Considering Kiryas Joel in terms of diaspora and genealogy also helps to clarify the conflict within Kiryas Joel and the larger Satmar community. That conflict, which surrounded the succession to rabbinic leadership of the Satmar after the death of Rabbi Joel Teitelbaum, extends beyond the school board issue, and includes questions of accommodation or resistance to Zionism,(75) the movement of Jewish territorial nationalism.
This conflict also encompasses an agonizing debate over the degree of accommodation" to the surrounding State that should govern the Satmar community's policy. Kenneth Karst has argued that "[a] cultural group's active participation in politics is a step along the path to assimilation."(76) Implicitly, this is the theory adopted by -- and the fear motivating -- the integrist minority in Kiryas Joel that did not want any state involvement in the education of any of Kiryas Joel's children. That minority sees state-provided education as a disservice to the handicapped and the beginning of a slippery slope toward assimilation.(77) Ironically, the constitutionality of the school board is attacked in turn because of evidence of repression of that anti-assimilationist dissent within the Village.(78) This repression of dissent is seen as evidence that creating the school board constituted "granting political authority to a religious group."(79)
I suggest that the foundations of both the Village and the school district appear problematic not because they constituted the granting of political authority "to a religious group" (which facially, of course, neither did), but because the close identification among the constituents of both entities precluded the fiction of an otherwise neutral and purely territorial circumscription of polity.
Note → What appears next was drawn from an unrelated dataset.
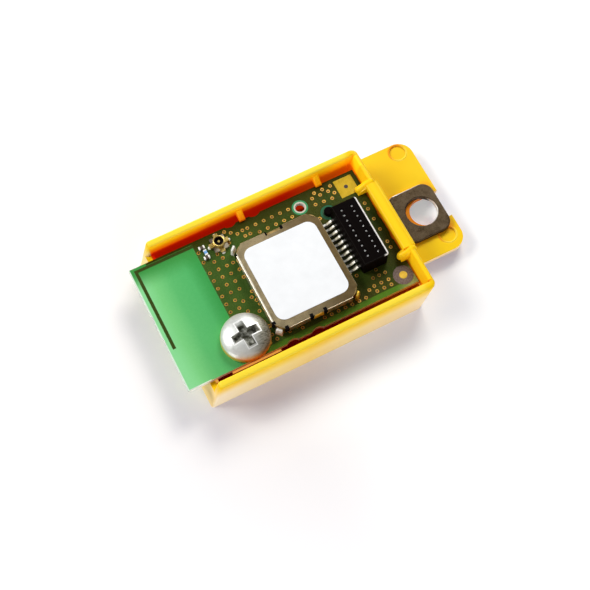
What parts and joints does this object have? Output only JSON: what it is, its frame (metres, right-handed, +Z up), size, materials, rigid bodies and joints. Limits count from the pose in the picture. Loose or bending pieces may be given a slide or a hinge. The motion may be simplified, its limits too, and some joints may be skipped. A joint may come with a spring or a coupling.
{
  "type": "wireless communication module",
  "caption": "Circuit board with a shielded radio, pin header, coaxial socket and printed antenna, screwed into an open moulded tray with a fixing flange and plate.",
  "frame": {"origin": "bottom centre of the bounding box of the whole module, on the underside of the tray", "axes": "+X from the bare board end to the flange, +Y towards the tray wall with the two catches, +Z up out of the tray"},
  "size_m": [0.0526, 0.028, 0.0084],
  "materials": {
    "tray_plastic": "semi-gloss moulded",
    "board_laminate": "green solder mask",
    "tinned_sheet": "tinned",
    "shield_sheet": "satin",
    "label_film": "matte white",
    "header_plastic": "satin black",
    "contact_metal": "gold plated",
    "insulator_plastic": "moulded",
    "chip_body": "ceramic",
    "package_resin": "moulded resin",
    "screw_steel": "bright zinc",
    "plate_steel": "dark satin"
  },
  "bodies": {
    "root": {"carrier_tray": "tray_plastic", "circuit_board": "board_laminate", "shield_frame": "tinned_sheet", "shield_lid": "shield_sheet", "blank_label": "label_film", "header_housing": "header_plastic", "header_contacts": "contact_metal", "header_leads": "tinned_sheet", "coax_base": "insulator_plastic", "coax_shell": "contact_metal", "coax_pin": "contact_metal", "chip_capacitor": "chip_body", "chip_inductor": "chip_body", "chip_resistor": "chip_body", "radio_chip": "package_resin", "memory_chip": "package_resin", "crystal_chip": "tinned_sheet", "mounting_screw": "screw_steel", "fixing_plate": "plate_steel"}
  },
  "joints": []
}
Contrary to what we would expect from this quote, communal repression was not and is not exercised by the majority in Kiryas Joel against those who would threaten the boundaries separating the residents from the outside society. Instead, repression is aimed at those attempting to perpetuate an older notion of greater separation, who also remain personally loyal to the memory of the old leader, Rabbi Joel Teitelbaum. This faction in the community associates the strategies of managerial accommodation, negotiation, and resource maximization evident in the process leading to the establishment of the Kiryas Joel Village School District with the new leadership.(80) Thus not only the constitutional theorist Karst,(81) but to this extent perhaps the dissident faction as well, ignore the possibility that active participation in politics might be the most effective way for a group to negotiate the social space for its continued collective existence. Such is the strategy pursued by the Satmar majority under the new Rebbe.
Viewing Kiryas Joel schematically as a conflict between principles of territorial citizenship and individualism on one hand, and principles of diasporic and genealogical allegiance on the other, thus helps to account for disturbing aspects of the Kiryas Joel community without necessitating a conclusion that its governmental powers are illegitimate. Furthermore, this schematic account makes it possible to see more clearly the contingent and usually implicit assumptions underlying the "particular universalism" of the Constitution. The next Part of this Note examines the traces of those assumptions in the texts constituting the Kiryas Joel debate.
IV. Telling Tales in (Constitutional) School
This Part of the Note examines figures of speech used to mold different accounts of the Kiryas Joel conflict to varying positions within the spectrum of constitutional discourse. This shaping process is central to the "schooling" of judges, their clerks, law students, and their professors into the constitutional nomos. This Part will first undertake a broad assessment of this shaping process, then examine a few key terms more closely. I argue that seemingly neutral or even sympathetic categorizations of Kiryas Joel assume a general American community as the standard against which Kiryas Joel is to be judged.
A. Metaphors We Judge by
As contemporary language theory asserts, metaphors and narratives are not mere ornamentations, but are central to the construction of meaning in and through language.(82) We will therefore miss important aspects of the literature surrounding Kiryas Joel unless we attend to the way in which the story is told, the social categories into which the residents are placed, and the images employed in descriptions of the conflict. In Kiryas Joel, as discussed below, much turns on the political implications of territorial boundaries presumed to be neutral.(83) Hence analyses of Kiryas Joel frequently involve recourse to spatial metaphors and narrative models that help structure our conceptions of the issues involved.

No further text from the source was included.